Three weeks ago, Corrie van den Berg and her partner Patrys Koen went to the Department of Home Affairs in Alberton to make an appointment to tie the knot.

But what should have been an exciting and happy experience turned out to be a disappointing and demeaning one.

“We were asked to fill out a form to make the appointment. We then were told to take it to a man who said for us to sit down, and he looked at the form,” van den Berg told Mambaonline.

“He didn’t introduce himself, and then he just said ‘we don’t do same-sex marriages here.'”

According to van den Berg, he instead referred the couple to the Edenvale office.

“He didn’t even explain why they don’t do it there.” Embarrassed, the couple “just got up and left.” Van den Berg said that they were extremely hurt and angry.

“Why must we travel elsewhere to get married?” she asked. “You plan the day and set aside the time. And you walk in there and you get disappointed. I mean we are still the rainbow nation. Everybody can get married, whether you are gay or straight. We have the same rights as everybody.”

Mambaonline spoke to Home Affairs Gauteng Provincial Manager Albert Matsaung who expressed his surprise at the incident.

“Our offices conduct marriages of all kinds, and people must be treated without discrimination,” he insisted.

He asked for details of the homophobic snub, including the name of the official who turned the couple away, and promised to investigate further.

“If this is is true, that official did not do his job and we can act against that official,” Matsaung said.

Johan Meyer, Health Manager at OUT in Pretoria said that not only were the couple faced with blatant discrimination but they were also forced to deal with “feelings of rejection and of not being regarded as equal human beings, as if they are not good enough to enjoy the same rights and privileges as their heterosexual counterparts.”

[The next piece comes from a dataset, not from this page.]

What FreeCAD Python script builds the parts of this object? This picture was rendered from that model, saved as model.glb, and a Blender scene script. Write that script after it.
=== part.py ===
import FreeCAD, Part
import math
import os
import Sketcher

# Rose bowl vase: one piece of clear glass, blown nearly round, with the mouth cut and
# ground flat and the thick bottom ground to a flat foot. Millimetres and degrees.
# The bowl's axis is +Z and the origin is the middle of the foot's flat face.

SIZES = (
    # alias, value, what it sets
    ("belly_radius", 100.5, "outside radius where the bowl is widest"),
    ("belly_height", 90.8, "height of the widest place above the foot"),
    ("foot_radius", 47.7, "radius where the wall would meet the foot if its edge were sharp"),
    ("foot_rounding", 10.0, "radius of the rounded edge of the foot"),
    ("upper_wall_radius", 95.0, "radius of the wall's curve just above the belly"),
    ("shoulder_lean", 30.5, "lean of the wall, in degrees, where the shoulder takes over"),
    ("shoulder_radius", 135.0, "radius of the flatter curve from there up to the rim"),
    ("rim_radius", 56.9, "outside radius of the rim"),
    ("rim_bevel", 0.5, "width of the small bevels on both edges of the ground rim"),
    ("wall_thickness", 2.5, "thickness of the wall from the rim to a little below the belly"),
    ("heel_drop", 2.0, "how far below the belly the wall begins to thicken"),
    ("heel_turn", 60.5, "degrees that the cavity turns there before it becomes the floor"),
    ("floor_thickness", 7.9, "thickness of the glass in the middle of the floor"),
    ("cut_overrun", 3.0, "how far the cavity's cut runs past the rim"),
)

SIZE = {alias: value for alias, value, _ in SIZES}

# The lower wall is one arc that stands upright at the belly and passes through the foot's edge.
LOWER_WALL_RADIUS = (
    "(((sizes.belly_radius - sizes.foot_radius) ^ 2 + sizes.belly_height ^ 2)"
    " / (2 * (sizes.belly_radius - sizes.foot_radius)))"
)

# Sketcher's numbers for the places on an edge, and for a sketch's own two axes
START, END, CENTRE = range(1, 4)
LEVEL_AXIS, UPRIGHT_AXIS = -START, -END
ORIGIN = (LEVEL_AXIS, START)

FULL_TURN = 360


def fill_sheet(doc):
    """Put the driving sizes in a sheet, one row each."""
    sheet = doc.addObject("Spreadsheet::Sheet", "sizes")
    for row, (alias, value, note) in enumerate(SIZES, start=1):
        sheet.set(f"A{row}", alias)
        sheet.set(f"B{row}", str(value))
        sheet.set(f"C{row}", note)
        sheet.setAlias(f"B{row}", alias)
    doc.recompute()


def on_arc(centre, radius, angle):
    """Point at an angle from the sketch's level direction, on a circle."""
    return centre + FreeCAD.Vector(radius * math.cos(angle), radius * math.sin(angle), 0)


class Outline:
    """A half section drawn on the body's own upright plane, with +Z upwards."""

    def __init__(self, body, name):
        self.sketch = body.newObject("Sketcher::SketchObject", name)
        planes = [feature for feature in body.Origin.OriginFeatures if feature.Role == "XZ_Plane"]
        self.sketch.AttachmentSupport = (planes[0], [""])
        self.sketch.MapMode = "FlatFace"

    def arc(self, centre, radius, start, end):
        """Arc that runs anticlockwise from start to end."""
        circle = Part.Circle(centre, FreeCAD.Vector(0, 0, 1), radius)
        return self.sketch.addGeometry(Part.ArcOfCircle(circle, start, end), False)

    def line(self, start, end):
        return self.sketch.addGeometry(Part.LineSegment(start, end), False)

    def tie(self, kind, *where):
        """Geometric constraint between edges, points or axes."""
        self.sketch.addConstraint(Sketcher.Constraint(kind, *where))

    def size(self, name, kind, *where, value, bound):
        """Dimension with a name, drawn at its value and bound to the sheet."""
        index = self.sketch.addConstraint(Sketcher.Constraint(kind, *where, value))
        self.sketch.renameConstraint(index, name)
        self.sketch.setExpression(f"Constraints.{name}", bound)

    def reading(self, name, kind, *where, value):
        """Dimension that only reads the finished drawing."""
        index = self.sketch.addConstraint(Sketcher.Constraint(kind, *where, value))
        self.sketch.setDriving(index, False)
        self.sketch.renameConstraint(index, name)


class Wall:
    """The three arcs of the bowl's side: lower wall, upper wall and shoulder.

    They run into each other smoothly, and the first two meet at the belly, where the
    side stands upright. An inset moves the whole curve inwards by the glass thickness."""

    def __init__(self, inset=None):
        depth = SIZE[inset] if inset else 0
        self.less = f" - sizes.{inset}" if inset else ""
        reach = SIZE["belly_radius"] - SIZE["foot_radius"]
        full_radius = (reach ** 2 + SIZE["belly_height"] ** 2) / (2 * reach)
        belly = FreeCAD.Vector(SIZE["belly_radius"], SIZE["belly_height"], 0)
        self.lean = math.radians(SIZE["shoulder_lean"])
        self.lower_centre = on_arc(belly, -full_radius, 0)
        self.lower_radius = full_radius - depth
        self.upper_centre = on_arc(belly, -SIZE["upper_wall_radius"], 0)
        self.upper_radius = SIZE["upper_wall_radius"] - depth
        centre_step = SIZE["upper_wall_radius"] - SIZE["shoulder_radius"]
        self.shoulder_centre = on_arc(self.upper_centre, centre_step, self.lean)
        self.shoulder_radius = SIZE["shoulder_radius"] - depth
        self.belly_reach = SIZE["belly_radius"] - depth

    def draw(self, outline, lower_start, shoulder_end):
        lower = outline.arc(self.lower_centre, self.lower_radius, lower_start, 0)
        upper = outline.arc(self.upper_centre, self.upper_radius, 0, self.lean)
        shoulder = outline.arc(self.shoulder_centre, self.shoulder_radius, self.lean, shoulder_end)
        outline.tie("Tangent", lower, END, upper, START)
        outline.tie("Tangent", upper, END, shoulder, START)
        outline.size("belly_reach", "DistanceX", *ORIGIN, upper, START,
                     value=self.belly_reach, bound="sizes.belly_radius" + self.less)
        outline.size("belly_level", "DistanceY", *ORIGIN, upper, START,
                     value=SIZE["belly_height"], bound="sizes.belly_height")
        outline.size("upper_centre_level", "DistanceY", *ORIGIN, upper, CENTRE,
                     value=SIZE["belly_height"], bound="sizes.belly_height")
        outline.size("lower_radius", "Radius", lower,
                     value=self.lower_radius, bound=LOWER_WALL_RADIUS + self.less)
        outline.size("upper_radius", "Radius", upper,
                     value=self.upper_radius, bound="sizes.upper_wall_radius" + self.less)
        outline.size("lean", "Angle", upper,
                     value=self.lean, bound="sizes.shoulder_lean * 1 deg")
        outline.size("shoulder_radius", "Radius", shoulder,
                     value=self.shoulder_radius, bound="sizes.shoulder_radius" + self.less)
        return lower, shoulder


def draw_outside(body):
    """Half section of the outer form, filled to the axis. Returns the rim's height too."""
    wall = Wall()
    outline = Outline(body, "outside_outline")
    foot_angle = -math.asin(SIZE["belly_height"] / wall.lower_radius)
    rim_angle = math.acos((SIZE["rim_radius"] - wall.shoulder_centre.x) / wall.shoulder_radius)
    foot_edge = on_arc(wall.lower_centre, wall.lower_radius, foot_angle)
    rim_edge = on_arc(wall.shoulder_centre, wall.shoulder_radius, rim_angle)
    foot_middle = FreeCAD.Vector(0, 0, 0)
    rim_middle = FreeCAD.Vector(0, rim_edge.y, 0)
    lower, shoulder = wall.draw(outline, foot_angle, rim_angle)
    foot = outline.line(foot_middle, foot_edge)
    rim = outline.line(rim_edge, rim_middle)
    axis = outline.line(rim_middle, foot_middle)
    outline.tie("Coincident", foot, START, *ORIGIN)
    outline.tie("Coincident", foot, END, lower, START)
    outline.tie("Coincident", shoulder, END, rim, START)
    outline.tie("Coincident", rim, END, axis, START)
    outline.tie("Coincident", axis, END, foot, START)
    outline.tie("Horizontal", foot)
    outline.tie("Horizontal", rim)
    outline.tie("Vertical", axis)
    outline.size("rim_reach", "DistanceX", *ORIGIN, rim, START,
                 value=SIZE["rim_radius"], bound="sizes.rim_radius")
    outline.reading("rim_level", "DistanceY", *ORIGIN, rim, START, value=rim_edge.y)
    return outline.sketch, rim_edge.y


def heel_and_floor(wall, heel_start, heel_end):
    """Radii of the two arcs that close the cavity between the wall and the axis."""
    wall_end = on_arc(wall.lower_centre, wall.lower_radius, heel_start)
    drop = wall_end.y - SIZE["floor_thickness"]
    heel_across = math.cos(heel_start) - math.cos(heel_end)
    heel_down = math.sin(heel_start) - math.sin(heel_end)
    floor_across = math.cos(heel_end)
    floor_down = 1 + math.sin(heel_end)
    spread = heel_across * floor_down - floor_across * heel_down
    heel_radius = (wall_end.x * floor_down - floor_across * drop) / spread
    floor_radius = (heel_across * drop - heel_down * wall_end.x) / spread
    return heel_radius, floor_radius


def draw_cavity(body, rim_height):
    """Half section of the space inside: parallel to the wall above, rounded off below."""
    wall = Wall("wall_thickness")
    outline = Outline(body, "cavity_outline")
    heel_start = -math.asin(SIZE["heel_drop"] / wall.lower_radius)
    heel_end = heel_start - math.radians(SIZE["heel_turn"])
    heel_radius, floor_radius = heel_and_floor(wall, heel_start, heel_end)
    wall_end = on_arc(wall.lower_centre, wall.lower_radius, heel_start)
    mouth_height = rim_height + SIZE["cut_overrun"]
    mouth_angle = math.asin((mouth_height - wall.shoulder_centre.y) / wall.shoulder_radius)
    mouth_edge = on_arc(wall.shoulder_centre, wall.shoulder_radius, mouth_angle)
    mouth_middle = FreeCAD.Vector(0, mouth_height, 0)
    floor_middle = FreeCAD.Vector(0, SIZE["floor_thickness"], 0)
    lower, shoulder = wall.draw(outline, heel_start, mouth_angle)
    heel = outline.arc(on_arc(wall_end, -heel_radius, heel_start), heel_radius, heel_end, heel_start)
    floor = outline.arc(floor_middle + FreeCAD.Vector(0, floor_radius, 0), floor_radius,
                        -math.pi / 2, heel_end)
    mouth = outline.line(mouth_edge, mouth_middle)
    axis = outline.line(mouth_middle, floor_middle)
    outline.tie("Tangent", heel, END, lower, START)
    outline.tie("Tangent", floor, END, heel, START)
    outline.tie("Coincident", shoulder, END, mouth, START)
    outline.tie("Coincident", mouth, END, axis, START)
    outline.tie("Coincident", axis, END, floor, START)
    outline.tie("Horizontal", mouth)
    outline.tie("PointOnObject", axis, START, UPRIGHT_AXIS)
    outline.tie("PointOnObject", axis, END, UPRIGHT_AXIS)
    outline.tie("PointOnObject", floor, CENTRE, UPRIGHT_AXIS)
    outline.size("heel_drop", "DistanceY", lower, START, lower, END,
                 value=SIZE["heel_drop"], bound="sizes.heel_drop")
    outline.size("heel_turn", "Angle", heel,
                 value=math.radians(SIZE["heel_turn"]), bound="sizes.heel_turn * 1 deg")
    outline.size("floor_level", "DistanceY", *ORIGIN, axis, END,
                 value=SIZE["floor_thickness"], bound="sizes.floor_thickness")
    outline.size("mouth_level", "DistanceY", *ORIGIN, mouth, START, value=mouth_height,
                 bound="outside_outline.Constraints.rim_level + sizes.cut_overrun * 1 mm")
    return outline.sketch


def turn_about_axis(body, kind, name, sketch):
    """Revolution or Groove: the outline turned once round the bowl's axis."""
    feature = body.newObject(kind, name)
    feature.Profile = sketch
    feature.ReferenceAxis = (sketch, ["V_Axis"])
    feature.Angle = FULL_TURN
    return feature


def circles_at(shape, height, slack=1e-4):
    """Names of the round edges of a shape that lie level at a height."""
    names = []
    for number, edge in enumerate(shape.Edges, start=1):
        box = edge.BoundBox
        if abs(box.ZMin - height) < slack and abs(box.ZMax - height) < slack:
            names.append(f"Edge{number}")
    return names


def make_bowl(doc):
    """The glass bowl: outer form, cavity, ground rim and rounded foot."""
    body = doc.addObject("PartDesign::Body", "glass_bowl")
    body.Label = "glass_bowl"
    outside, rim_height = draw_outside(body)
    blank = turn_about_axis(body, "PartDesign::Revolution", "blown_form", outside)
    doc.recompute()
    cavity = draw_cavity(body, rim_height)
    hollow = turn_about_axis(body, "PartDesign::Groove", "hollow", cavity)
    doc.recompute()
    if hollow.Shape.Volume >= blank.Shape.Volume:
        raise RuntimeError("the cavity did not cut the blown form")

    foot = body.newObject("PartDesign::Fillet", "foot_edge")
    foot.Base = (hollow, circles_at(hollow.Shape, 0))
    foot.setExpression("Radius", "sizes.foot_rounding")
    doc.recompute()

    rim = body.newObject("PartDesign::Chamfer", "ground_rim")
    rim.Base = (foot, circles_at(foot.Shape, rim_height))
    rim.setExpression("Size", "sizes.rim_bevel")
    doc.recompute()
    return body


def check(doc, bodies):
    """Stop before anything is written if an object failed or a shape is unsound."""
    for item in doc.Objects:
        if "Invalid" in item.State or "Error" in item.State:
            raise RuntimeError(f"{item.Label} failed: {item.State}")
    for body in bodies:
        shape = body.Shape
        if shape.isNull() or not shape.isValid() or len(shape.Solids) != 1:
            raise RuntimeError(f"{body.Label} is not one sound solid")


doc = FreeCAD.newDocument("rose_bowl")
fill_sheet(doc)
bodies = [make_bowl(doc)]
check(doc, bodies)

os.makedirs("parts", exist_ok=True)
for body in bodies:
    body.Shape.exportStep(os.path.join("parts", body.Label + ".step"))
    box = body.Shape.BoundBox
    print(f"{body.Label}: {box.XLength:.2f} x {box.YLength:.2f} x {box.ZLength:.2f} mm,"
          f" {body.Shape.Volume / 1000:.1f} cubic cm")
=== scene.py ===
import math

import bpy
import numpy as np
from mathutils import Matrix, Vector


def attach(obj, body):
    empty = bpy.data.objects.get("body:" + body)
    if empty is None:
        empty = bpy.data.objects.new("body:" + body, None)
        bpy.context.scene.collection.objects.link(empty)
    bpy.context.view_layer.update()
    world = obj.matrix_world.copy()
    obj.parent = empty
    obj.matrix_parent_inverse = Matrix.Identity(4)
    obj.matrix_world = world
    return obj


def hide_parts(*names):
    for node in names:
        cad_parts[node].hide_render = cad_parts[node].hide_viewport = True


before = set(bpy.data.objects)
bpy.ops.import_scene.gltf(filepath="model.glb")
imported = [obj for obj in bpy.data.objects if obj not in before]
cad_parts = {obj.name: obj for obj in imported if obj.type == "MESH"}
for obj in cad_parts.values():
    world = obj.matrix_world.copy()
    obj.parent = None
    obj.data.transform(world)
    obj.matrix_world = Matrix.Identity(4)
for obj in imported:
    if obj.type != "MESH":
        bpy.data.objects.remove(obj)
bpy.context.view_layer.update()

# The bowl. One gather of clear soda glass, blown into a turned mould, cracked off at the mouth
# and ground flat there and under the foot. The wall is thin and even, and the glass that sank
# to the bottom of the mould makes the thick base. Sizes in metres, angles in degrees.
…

He added that “LGBTI people face these kinds of feelings on a daily basis. It is yet another example of the gap between a very progressive Constitution and legislation, and the attitudes of a country’s citizens on the ground.”

This is not the first such incident in South Africa, which legalised same-sex marriage in 2006. There have been previous reports that officials at some Home Affairs offices have taken it upon themselves to reject gay couples.

In June last year, the Department of Home Affairs in Port Elizabeth refused to marry a gay couple; at least the third time it had done so in as many years.

Following intervention by the DA’s Shadow Minister of Home Affairs, Manny De Freitas, in Parliament and the Home Affairs Eastern Cape Provincial Manager, the office reportedly began offering marriage license services to same-sex couples.

Under the Civil Union Act, a marriage officer must inform the Minister “in writing” that “he or she objects on the ground of conscience, religion and belief to solemnising a civil union between persons of the same sex” in order to be exempt from doing so.

However, each office of Home Affairs must have at least one Civil Union Act marriage officer available to marry same-sex couples.

Van den berg and Koen will marry this Saturday at a church in Boksburg that performs gay marriages.